Planning the mix and target audio levels was an early consideration, Lapington reveals: “We were bringing in external freelance sound teams early in production, so set guidelines for them for different asset types, such as a background ambience should have an LU value of X and a peak of Y, an explosion should be a louder X and Y etc. Our overall target was -24 LUFS over a half-hour’s game-play – a number that turned out to be really important for ensuring consistency with the live action show.

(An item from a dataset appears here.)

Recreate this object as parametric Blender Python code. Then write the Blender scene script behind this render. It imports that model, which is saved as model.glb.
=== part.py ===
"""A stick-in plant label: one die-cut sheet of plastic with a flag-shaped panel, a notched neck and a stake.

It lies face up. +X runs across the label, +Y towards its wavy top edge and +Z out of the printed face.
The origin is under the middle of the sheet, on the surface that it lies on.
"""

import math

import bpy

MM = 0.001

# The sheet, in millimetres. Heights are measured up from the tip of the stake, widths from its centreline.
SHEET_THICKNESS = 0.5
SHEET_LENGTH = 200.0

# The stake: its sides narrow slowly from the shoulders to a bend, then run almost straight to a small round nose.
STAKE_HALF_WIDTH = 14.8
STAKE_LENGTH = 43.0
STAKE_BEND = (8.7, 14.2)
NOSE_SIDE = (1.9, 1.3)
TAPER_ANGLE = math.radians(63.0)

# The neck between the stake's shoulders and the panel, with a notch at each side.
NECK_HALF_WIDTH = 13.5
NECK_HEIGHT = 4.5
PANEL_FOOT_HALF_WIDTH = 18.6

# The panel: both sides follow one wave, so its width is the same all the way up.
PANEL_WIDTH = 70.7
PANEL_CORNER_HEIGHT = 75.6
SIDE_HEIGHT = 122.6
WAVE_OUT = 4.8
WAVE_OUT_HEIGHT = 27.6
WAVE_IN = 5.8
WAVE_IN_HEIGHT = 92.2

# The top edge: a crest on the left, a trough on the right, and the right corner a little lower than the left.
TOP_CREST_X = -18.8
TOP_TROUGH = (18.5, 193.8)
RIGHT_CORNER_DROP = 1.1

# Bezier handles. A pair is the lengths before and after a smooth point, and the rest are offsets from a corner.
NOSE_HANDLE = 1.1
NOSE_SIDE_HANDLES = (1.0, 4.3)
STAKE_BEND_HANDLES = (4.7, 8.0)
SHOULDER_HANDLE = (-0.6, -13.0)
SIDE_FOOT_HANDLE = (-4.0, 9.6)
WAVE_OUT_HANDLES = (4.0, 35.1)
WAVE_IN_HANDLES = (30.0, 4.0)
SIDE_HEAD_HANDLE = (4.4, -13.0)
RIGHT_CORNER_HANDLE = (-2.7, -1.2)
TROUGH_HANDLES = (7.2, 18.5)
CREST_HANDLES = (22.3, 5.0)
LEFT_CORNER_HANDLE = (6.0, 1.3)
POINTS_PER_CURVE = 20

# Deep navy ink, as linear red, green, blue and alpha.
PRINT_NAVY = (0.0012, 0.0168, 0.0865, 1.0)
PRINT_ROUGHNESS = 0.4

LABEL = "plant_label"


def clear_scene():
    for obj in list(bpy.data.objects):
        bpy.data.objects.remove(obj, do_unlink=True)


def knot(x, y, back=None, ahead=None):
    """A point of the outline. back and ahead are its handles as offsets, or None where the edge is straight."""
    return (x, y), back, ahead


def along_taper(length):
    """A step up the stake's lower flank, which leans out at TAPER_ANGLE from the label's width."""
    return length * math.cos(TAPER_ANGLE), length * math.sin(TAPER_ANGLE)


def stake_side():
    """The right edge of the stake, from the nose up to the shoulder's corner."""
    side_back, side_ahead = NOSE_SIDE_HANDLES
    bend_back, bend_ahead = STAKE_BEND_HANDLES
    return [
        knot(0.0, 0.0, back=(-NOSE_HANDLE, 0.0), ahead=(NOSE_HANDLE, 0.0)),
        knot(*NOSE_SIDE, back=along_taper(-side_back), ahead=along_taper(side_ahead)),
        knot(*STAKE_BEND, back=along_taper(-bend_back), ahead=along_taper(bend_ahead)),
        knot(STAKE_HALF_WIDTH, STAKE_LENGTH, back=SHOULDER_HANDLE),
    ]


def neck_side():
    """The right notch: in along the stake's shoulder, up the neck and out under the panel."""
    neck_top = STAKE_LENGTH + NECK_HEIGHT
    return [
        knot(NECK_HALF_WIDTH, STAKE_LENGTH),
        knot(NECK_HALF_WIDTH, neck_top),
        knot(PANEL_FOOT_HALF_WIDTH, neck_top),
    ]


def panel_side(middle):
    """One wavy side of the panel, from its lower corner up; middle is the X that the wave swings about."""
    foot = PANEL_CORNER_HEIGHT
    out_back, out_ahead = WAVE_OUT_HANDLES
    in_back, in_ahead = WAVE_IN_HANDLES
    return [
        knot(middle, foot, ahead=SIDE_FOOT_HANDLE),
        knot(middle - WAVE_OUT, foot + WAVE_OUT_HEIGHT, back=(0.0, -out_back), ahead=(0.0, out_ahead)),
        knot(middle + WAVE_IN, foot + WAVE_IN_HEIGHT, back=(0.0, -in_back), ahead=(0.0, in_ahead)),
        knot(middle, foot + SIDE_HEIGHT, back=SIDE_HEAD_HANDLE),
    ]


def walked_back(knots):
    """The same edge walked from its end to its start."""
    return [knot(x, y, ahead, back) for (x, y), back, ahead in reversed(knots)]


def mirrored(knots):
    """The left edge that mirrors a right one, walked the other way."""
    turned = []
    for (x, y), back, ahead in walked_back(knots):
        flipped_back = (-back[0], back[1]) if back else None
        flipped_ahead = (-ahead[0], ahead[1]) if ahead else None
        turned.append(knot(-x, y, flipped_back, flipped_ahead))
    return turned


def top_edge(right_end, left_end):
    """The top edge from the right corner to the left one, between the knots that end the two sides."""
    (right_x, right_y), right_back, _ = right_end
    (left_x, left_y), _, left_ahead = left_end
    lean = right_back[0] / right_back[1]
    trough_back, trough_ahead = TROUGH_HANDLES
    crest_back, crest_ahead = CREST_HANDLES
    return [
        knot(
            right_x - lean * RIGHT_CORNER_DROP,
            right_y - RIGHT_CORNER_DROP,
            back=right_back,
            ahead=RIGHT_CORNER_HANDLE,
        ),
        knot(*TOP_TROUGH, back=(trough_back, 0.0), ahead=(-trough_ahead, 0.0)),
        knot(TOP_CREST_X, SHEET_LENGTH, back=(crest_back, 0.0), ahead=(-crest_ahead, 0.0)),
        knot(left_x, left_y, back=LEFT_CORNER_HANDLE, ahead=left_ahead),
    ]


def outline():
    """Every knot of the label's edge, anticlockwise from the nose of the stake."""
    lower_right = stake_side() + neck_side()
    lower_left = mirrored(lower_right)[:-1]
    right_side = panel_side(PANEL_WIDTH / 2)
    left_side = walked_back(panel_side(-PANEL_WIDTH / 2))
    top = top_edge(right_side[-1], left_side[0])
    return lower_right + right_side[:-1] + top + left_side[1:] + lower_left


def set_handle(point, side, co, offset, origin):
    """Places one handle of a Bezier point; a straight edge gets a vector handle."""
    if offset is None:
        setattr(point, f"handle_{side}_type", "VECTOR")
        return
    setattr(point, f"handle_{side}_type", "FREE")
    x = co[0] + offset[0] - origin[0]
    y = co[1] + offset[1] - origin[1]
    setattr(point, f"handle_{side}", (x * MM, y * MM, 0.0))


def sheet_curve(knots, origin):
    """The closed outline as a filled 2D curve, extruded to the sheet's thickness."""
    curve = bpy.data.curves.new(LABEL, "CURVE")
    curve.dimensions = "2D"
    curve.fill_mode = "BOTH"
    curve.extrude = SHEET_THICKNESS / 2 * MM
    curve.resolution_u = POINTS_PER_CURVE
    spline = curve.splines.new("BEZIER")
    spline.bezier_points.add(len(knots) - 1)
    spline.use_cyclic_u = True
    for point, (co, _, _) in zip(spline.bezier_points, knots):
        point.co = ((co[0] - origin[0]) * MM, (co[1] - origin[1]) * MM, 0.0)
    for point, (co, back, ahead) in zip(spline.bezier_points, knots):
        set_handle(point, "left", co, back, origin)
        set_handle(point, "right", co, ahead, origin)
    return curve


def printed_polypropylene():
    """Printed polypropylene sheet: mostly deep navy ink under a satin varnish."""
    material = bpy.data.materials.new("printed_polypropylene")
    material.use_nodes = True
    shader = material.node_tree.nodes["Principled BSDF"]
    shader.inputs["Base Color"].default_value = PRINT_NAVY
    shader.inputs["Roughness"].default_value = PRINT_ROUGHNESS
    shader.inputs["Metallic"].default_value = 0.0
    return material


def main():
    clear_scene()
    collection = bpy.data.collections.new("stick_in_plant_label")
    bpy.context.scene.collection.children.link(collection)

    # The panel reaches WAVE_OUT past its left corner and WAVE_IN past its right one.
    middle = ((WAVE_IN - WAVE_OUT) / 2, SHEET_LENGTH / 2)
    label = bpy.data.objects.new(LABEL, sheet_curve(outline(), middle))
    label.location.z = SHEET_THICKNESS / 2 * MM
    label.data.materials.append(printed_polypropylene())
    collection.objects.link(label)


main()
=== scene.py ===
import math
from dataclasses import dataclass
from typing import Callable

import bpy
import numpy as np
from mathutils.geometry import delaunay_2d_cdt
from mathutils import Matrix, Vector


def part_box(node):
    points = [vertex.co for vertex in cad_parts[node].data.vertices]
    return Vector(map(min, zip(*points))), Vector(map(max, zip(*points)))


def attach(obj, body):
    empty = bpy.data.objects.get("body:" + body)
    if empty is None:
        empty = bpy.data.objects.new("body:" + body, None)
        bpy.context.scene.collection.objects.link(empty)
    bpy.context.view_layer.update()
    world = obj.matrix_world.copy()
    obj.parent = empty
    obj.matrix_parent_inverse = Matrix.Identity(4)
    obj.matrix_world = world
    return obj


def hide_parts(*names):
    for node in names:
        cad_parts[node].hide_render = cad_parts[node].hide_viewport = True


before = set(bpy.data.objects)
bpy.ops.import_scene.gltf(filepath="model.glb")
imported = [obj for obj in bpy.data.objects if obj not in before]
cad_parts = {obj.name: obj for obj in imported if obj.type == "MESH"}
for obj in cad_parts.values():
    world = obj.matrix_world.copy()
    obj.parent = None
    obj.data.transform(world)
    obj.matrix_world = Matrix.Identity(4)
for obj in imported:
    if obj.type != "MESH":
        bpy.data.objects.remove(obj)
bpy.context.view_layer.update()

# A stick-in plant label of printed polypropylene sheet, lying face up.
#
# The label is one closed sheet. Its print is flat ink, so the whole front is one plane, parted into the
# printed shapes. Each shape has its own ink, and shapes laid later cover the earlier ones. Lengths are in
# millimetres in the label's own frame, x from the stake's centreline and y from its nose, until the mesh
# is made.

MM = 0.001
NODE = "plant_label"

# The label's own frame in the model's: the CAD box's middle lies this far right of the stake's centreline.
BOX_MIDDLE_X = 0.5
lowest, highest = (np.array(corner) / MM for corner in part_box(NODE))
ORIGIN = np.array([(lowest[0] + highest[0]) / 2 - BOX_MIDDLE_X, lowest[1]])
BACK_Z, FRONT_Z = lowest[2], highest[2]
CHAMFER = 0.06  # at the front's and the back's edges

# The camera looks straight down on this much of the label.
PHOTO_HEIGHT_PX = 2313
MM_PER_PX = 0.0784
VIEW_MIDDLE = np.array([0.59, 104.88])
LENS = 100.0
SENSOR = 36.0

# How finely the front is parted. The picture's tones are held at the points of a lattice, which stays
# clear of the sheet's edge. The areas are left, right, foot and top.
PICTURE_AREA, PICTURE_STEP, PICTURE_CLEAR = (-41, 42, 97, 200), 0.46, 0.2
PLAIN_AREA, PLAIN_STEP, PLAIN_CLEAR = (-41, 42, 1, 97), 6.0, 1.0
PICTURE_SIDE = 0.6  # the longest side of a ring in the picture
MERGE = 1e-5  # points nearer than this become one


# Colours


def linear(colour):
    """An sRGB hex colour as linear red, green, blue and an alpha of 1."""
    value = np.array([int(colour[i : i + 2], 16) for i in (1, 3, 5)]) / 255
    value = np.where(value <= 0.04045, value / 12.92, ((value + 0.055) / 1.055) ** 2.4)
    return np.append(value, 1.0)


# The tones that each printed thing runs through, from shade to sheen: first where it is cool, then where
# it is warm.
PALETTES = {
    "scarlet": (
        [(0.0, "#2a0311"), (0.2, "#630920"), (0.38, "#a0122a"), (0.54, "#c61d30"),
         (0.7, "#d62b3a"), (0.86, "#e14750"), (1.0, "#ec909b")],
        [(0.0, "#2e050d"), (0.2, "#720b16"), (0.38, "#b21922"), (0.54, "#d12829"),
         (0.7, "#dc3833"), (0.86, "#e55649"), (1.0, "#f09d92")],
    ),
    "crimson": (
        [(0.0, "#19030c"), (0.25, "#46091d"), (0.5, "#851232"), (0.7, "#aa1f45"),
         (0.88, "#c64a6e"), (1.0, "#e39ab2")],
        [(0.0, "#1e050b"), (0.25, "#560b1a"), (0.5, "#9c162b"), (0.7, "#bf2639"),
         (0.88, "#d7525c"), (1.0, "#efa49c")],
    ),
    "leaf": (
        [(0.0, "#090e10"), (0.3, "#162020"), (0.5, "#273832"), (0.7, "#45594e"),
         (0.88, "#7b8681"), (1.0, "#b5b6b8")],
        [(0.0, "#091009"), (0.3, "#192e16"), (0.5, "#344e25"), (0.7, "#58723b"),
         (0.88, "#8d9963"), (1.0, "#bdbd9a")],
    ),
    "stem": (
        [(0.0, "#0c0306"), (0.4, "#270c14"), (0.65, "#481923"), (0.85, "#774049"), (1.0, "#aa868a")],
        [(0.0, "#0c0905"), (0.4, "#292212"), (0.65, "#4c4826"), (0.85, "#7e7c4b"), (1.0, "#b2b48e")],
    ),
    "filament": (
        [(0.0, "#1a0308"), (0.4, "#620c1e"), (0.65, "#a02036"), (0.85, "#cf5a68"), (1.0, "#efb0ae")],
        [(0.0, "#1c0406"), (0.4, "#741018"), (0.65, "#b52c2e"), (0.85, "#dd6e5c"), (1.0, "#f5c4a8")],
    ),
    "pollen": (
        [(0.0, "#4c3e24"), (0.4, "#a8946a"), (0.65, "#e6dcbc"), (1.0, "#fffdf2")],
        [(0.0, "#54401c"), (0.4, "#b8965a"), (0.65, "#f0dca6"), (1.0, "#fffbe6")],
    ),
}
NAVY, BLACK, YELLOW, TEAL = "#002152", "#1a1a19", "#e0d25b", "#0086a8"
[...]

“To aid our final mixing, we consciously designed the structure of the audio assets in Wwise so we could mix linear-style, scene by scene through the game. Scheduling mixing time at the end of the project was a challenge (and involved a calculated risk we’d actually get the time to get the mix right after the game was fully playable at target frame rate!). We monitored on multiple speaker systems as a team, both on consumer and pro-audio equipment – stereo TV, 5.1, 7.1 etc. We aimed for the best all round mix for the majority of people – we wanted the game to sound great on a 7.1 system – but we still wanted it to feel compelling on a normal TV.”